# [Task to carry out]
Return, word for word, every line that follows.
━━ Supplied data
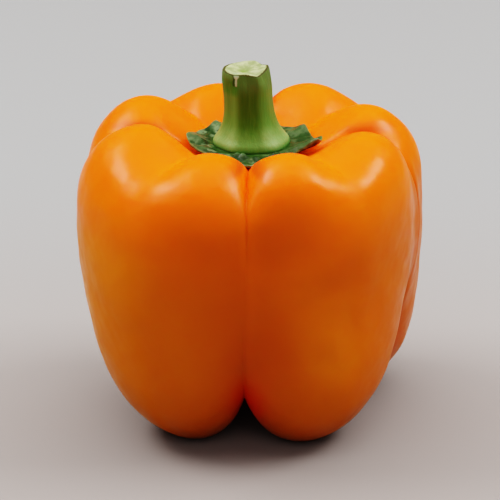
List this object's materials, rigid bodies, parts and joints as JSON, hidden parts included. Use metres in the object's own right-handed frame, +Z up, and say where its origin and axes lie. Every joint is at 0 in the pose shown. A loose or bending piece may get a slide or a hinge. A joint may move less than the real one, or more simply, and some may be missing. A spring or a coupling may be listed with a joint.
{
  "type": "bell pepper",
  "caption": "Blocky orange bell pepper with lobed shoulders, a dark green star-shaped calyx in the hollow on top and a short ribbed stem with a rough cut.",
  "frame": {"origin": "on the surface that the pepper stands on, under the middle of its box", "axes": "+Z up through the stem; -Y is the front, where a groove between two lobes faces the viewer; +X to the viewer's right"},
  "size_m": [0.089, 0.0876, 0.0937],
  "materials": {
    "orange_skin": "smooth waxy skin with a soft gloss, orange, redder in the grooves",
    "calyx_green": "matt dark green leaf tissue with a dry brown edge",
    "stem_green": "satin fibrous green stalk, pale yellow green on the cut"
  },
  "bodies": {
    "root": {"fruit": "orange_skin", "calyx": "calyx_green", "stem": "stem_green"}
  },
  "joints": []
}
━━━━
# [Correct result]
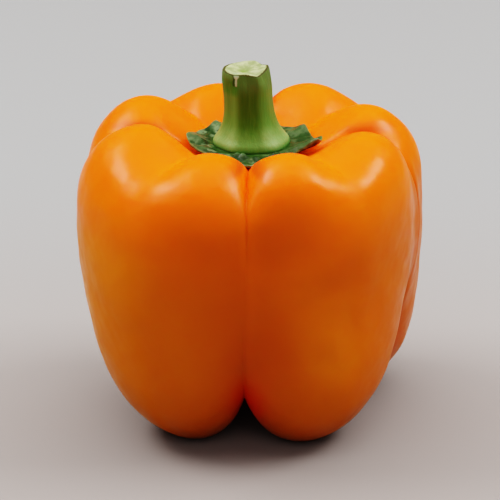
List this object's materials, rigid bodies, parts and joints as JSON, hidden parts included. Use metres in the object's own right-handed frame, +Z up, and say where its origin and axes lie. Every joint is at 0 in the pose shown. A loose or bending piece may get a slide or a hinge. A joint may move less than the real one, or more simply, and some may be missing. A spring or a coupling may be listed with a joint.
{
  "type": "bell pepper",
  "caption": "Blocky orange bell pepper with lobed shoulders, a dark green star-shaped calyx in the hollow on top and a short ribbed stem with a rough cut.",
  "frame": {"origin": "on the surface that the pepper stands on, under the middle of its box", "axes": "+Z up through the stem; -Y is the front, where a groove between two lobes faces the viewer; +X to the viewer's right"},
  "size_m": [0.089, 0.0876, 0.0937],
  "materials": {
    "orange_skin": "smooth waxy skin with a soft gloss, orange, redder in the grooves",
    "calyx_green": "matt dark green leaf tissue with a dry brown edge",
    "stem_green": "satin fibrous green stalk, pale yellow green on the cut"
  },
  "bodies": {
    "root": {"fruit": "orange_skin", "calyx": "calyx_green", "stem": "stem_green"}
  },
  "joints": []
}